Seek out every line containing the word "image", and copy each.
==== Entries ====
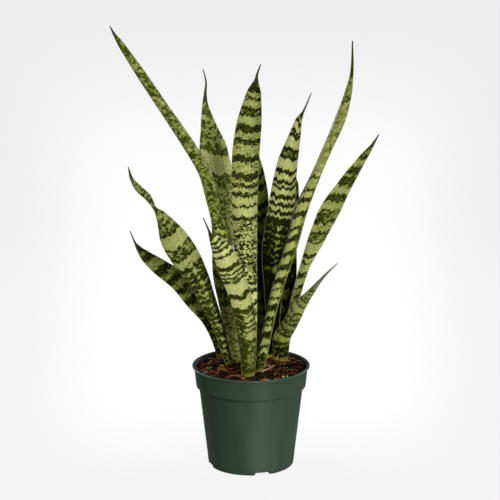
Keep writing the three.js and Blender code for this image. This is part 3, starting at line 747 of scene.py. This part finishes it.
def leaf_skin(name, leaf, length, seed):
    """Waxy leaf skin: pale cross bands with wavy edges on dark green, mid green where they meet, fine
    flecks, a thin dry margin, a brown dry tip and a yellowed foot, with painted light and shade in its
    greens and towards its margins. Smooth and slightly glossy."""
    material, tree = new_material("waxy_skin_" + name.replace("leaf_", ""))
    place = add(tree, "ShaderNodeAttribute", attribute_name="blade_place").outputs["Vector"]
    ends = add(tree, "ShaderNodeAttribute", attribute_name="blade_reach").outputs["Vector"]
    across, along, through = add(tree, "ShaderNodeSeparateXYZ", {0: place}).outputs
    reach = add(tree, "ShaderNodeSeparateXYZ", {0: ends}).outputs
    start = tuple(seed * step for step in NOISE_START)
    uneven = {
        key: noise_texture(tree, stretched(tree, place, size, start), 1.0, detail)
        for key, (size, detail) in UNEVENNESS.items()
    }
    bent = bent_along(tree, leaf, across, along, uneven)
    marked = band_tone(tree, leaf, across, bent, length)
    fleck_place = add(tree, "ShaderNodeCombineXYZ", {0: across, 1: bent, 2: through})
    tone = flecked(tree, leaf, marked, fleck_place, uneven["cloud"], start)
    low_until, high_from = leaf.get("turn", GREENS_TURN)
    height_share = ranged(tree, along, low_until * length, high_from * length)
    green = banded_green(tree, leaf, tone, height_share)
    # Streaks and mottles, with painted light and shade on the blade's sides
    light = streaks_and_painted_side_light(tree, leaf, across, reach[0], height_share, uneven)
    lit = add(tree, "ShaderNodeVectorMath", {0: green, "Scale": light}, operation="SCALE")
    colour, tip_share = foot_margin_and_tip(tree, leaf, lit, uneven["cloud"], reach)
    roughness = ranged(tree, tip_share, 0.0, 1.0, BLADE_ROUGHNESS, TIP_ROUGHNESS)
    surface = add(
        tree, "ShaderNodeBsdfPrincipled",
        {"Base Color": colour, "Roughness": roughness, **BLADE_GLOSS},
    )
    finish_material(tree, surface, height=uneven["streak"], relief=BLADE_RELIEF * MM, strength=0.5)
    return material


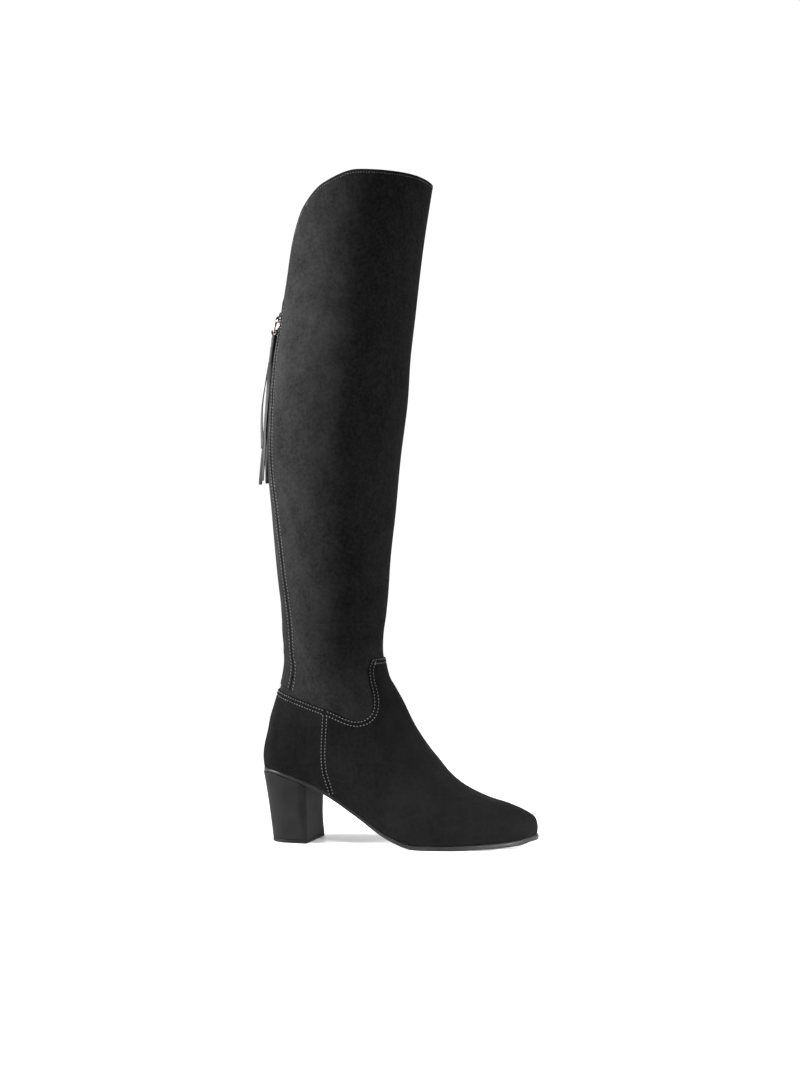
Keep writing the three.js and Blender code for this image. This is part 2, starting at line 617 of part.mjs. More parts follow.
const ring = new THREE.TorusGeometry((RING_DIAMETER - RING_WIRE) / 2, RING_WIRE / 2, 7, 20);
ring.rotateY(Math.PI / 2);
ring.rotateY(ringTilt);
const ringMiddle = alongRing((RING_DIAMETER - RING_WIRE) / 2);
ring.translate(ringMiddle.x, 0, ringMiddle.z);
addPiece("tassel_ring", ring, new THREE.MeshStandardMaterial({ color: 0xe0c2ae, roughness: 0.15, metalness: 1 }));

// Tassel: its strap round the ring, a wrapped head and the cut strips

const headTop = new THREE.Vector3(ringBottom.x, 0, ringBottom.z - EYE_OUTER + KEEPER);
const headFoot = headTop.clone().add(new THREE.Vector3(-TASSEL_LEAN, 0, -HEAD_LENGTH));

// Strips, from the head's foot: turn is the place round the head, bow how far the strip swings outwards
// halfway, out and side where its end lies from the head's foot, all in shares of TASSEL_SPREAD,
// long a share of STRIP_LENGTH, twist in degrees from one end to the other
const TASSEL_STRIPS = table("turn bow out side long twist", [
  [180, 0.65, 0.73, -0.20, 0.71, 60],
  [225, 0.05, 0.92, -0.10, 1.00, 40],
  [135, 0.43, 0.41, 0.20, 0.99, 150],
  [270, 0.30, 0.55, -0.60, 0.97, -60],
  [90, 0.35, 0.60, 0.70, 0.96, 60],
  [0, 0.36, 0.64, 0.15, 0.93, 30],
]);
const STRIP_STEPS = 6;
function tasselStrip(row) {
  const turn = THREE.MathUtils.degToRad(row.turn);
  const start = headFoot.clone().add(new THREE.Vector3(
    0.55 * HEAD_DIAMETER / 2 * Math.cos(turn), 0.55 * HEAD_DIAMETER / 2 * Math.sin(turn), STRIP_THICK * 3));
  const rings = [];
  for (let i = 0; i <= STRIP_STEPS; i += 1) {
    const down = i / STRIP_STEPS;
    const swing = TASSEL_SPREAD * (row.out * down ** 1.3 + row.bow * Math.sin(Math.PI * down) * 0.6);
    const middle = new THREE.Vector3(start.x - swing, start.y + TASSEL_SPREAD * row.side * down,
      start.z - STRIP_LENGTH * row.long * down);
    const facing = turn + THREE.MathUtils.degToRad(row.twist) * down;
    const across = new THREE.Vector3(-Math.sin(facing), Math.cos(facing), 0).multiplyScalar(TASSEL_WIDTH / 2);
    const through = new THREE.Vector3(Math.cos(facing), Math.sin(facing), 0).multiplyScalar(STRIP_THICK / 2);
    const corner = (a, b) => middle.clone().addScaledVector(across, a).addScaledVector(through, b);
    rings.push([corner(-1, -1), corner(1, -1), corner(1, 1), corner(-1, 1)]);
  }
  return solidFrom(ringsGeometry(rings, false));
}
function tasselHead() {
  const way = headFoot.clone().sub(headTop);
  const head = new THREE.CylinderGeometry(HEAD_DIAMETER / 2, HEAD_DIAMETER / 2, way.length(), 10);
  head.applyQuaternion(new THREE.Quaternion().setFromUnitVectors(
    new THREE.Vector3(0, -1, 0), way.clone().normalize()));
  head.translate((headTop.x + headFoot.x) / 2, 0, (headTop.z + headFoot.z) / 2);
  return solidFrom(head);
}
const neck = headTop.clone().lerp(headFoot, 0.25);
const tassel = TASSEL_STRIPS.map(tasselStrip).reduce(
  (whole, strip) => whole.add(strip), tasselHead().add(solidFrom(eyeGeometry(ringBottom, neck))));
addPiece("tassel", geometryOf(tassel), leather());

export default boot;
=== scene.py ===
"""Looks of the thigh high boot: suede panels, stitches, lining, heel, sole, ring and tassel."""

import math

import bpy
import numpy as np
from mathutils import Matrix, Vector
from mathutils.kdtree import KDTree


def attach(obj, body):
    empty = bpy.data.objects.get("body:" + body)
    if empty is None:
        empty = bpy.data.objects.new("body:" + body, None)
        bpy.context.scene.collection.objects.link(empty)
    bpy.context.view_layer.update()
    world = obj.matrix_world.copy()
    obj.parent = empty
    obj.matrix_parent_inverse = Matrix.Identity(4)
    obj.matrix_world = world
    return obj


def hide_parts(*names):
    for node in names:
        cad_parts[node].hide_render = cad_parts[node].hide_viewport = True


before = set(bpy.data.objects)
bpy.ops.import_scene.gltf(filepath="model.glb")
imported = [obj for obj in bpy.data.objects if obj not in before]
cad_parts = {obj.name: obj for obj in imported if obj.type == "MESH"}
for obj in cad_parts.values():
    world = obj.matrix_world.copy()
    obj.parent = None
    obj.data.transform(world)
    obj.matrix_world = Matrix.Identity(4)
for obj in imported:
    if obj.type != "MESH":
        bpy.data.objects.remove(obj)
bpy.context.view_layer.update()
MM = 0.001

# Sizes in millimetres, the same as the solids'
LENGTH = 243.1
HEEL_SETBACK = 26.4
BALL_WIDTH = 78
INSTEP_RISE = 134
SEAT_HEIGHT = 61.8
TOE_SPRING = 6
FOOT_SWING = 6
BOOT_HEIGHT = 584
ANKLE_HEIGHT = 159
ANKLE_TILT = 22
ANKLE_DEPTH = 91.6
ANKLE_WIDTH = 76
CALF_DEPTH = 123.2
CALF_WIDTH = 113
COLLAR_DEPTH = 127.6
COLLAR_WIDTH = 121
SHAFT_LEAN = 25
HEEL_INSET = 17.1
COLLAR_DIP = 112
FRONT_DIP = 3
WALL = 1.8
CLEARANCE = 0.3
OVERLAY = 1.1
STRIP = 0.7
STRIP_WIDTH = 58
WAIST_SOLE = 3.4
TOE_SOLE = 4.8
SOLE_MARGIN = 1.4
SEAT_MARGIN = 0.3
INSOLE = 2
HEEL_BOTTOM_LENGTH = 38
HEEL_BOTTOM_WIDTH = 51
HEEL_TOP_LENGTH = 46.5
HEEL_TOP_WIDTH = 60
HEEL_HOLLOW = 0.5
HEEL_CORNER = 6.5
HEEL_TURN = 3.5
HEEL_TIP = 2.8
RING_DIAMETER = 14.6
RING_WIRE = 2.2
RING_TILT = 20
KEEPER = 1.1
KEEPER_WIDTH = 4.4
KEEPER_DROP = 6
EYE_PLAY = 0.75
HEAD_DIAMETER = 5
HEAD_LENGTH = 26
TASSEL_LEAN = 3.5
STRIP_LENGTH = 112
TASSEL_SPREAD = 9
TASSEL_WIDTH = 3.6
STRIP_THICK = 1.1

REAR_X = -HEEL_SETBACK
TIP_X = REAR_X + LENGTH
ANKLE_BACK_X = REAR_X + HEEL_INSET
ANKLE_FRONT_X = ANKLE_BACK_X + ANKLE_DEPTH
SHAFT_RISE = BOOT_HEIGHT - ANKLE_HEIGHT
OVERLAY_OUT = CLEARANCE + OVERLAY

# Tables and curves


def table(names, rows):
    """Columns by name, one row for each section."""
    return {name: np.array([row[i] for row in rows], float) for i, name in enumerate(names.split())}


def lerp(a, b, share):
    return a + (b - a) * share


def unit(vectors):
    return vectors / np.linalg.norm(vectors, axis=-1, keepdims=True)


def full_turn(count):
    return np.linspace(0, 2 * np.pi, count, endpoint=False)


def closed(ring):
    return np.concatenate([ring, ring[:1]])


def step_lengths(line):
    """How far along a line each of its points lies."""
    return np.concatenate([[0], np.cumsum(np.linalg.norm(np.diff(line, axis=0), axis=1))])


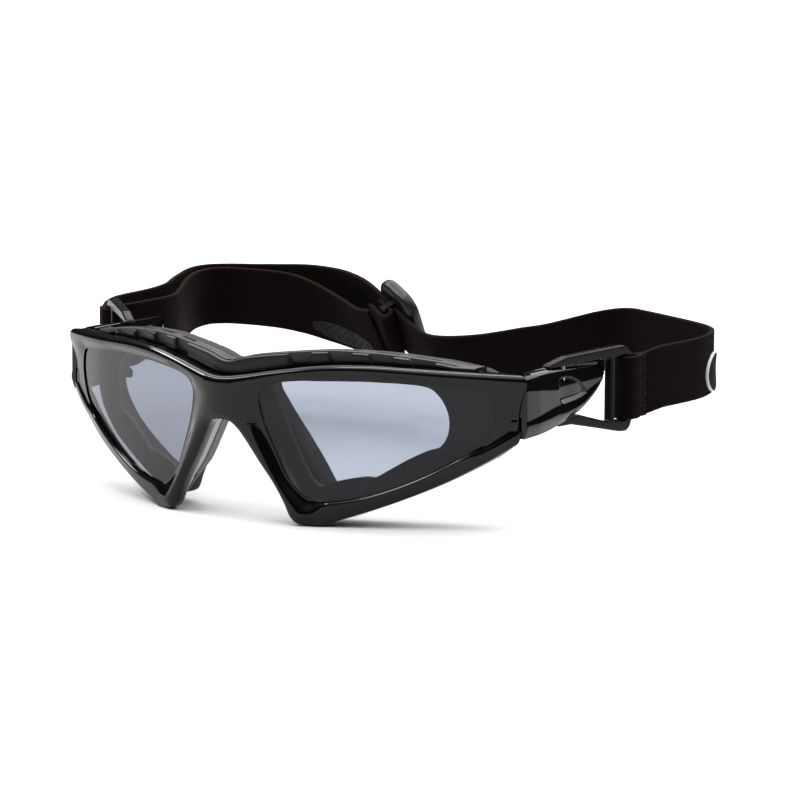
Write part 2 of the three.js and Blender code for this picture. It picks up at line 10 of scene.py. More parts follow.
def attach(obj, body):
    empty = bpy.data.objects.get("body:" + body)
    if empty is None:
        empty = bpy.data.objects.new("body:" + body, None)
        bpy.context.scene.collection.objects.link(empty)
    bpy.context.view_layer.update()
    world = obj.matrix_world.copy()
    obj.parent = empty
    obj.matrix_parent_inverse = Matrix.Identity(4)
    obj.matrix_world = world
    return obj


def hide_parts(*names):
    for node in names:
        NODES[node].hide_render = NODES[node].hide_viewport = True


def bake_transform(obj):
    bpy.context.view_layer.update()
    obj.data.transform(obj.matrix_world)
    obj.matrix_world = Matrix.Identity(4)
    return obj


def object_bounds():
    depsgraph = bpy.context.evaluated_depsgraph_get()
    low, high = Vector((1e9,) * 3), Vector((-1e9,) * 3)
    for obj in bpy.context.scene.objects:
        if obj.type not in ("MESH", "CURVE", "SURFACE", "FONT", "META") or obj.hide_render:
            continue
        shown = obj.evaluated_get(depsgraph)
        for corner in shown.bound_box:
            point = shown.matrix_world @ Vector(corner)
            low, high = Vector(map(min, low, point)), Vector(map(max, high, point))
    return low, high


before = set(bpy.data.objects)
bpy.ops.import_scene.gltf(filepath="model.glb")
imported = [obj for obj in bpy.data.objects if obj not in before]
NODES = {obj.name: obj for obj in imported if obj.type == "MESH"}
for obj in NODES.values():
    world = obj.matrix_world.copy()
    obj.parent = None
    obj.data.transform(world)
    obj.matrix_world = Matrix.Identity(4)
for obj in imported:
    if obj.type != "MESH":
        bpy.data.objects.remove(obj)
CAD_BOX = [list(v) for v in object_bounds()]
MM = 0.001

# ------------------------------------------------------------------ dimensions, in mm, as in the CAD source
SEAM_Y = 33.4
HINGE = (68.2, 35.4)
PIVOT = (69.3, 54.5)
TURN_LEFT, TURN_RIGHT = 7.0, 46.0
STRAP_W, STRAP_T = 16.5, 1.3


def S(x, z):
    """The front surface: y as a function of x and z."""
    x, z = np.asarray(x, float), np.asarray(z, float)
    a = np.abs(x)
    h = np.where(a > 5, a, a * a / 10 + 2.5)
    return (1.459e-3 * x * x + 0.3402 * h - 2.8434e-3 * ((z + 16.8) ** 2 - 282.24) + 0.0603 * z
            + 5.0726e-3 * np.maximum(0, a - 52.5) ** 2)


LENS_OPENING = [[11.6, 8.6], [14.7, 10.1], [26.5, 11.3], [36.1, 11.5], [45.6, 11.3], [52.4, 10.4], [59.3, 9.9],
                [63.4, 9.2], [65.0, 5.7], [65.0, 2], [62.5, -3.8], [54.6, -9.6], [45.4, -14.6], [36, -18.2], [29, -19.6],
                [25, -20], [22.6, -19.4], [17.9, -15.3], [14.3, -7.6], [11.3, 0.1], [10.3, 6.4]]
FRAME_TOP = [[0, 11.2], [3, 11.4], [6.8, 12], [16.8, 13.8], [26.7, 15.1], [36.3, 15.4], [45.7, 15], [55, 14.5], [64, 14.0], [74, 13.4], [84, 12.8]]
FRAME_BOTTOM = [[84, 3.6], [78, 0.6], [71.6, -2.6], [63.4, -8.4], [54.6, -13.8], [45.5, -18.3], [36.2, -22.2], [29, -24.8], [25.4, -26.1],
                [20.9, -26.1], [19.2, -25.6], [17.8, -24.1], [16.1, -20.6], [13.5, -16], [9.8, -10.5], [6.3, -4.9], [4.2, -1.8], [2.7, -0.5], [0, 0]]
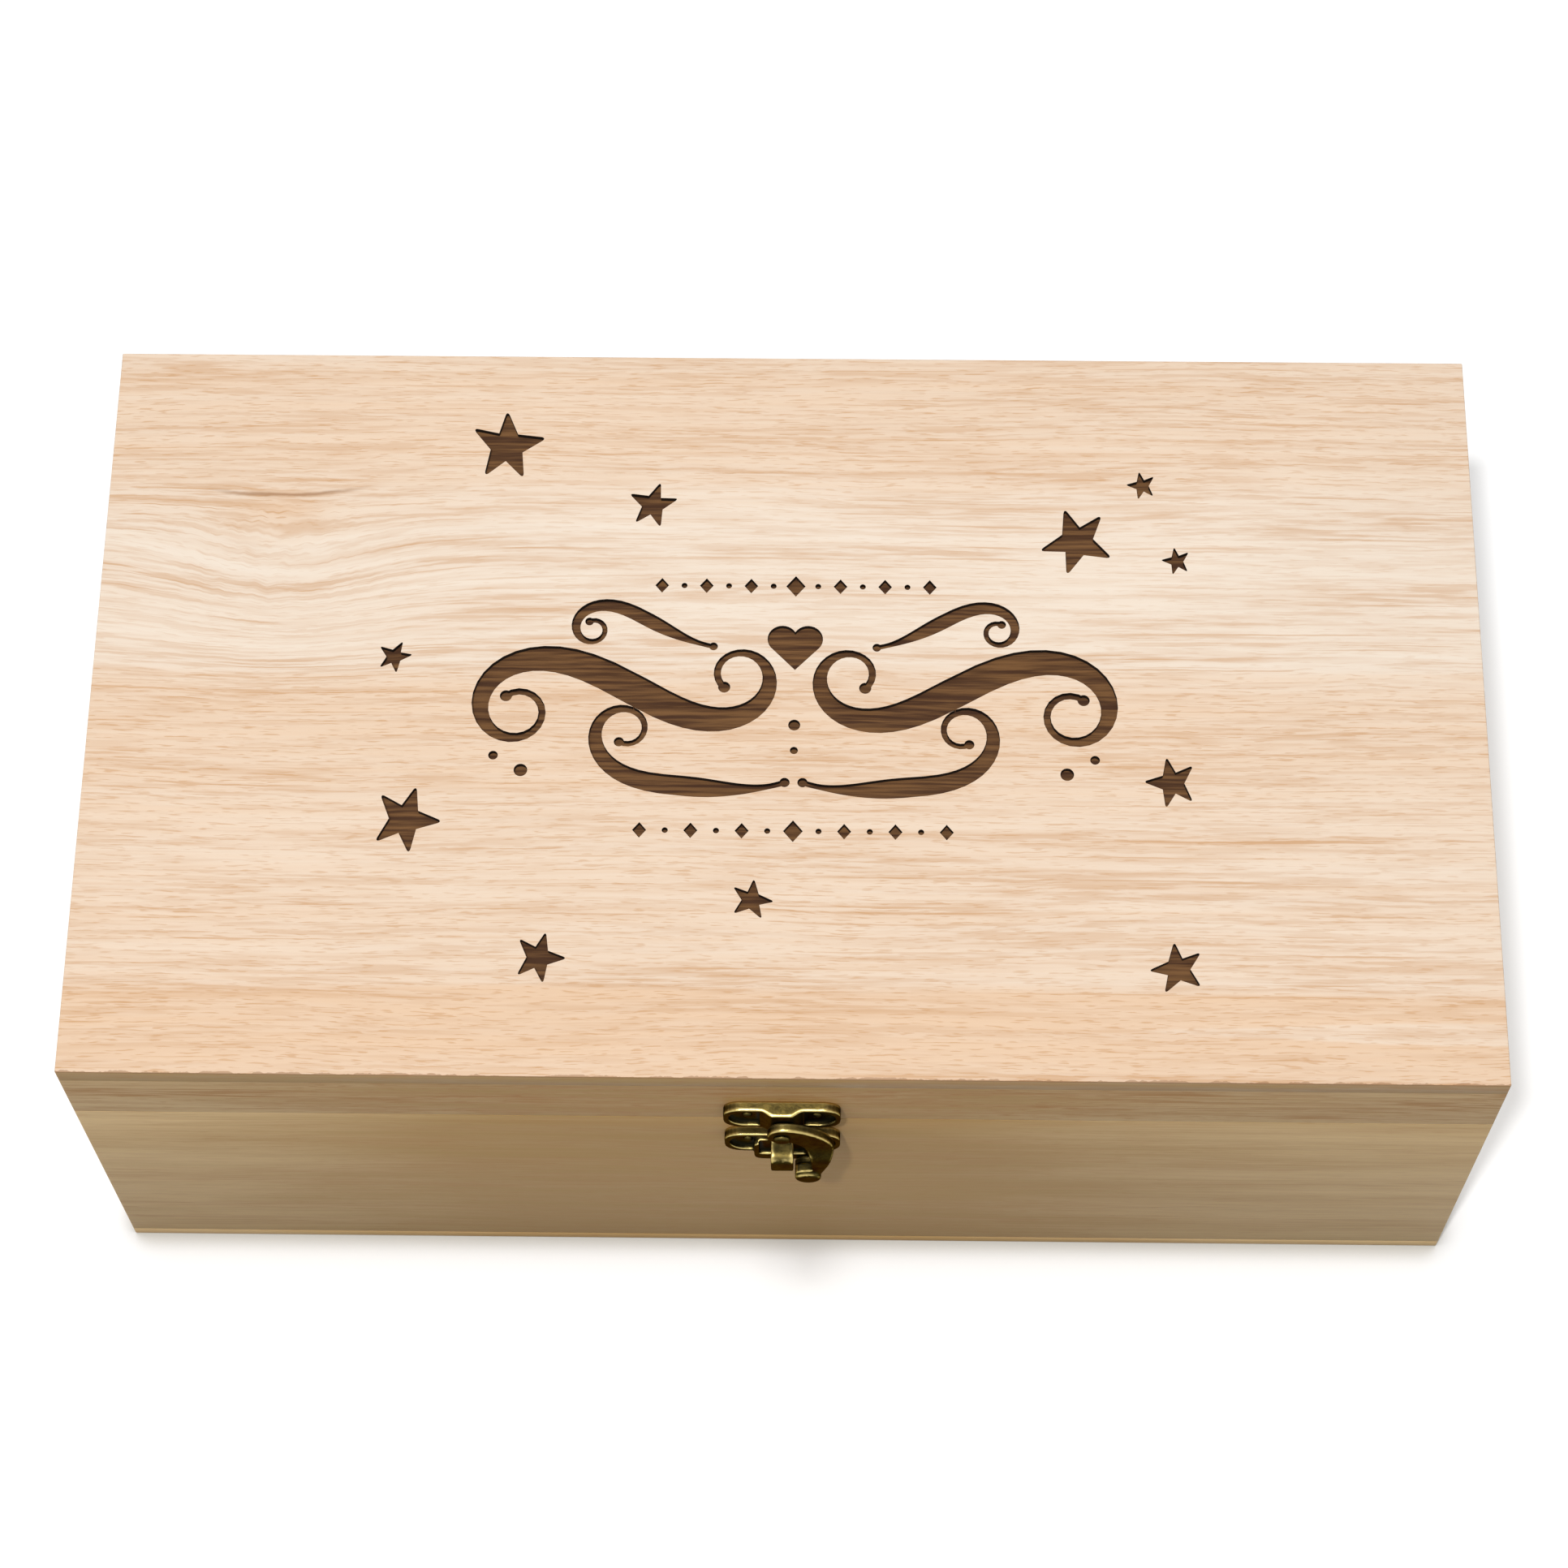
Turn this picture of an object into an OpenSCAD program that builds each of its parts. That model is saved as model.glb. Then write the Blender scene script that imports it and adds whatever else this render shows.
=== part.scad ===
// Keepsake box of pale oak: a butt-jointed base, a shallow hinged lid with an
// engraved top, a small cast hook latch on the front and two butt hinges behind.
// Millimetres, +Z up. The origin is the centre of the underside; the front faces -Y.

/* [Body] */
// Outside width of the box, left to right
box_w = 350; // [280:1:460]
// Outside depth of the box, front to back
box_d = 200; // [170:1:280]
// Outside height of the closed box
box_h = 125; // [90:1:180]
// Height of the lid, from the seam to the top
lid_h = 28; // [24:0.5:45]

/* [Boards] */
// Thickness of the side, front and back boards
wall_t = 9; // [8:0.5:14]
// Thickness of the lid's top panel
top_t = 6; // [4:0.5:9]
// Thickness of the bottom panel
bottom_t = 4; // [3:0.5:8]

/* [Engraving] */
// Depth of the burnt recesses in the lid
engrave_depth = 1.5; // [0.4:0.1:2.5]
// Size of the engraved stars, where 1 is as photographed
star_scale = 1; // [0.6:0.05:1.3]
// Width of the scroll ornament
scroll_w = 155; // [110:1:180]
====
> _Problem solution_:
Keep writing the three.js and Blender code for this image. This is part 3, starting at line 747 of scene.py. This part finishes it.
Keep writing the three.js and Blender code for this image. This is part 2, starting at line 617 of part.mjs. More parts follow.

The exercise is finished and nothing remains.